We got together with Sven at this year’s #SAPTechEd to talk about collaboration, breaking silos, and the importance of openness with customers and partners.
The first benefit of co-innovating is allowing customers to run at their best. That has been the entire purpose of the SAP platform; it’s a promise in a way. Sven has seen customers and partners coming together and innovating around the SAP platform, and he finds this as the most exciting part of his job.
It’s a challenge to figure out how to bring engineers, partners, and customers all together at a round table. How do you ensure all voices are heard? How do you guarantee constant communication is occurring and no one is left in the dark? Without this type of communication and collaboration, problems don’t get solved.
“As a product manager, you’re actually between what the market wants and what the customer and partner wants.” - Sven Denecken
Sven has seen that upgrades to the cloud allow for much quicker co-innovation. Since this infrastructure and firm structure is in place the speed at which innovation can occur is unparalleled; it is almost instant.
Most importantly, this infrastructure allows customers and clients to control the speed at which they want to tackle projects and collaborate together. It enables clients and partners to do things at their own speed.
This is really why alliances matter: They allow groups with a common purpose and goal to come together and be better together than they were apart. Sven unapologetically says that his favorite platform is SAP because it makes him feel like a kid in a candy store.

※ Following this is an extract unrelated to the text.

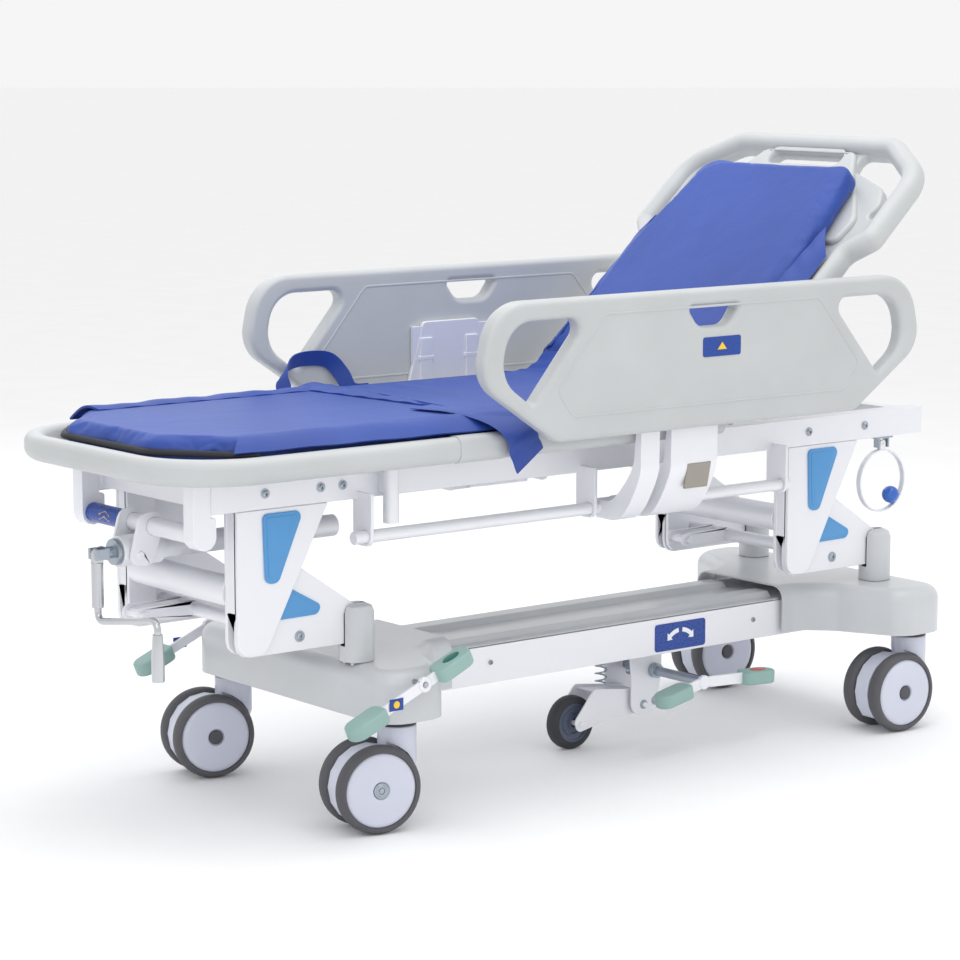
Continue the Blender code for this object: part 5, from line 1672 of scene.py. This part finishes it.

Alliances provide the ideas, platforms like SAP provide the tools to execute on these ideas.
2) Breaking Silos
By nature, co-innovation will challenge you and your partners to break silos. If the task at hand is to bring joint solutions to your customer, you will absolutely need to step out from your insular department and work with other teams (across your organization and others).
“[Co-innovation] is all about the right people coming together at the right time with the right purpose.” - Sven Denecken
In order to co-innovate, you need the right people with a seat at the roundtable. You need experts from each party with a common purpose, but it can be difficult to get the right people in the room.
Do you have the right engineers? Marketers? Salespeople? Sometimes product managers have the tendency to just think about tech, but you need to also be thinking about marketing efforts, joint messaging, and ultimately getting the right solutions to customers.
Breaking silos serve to put the “co” in “co-innovation.” That may sound obvious, but it’s a conscious first step that needs to be taken between partners.
If you truly want to delight your customers, you have to foster a spirit of openness. Finding the right partners and environment in which to co-innovate generates openness between you, your partners, and your customers.
It takes dedication to bring this openness into every interaction with customers and partners. Sven has seen several cases where his customers were pleasantly surprised by the open lines of communication he had with them and the information he was willing to share.
It all comes back to this at the core: you have to find the right partner to foster this environment of openness with. Trust between partners has to be established before you can truly be open with one another.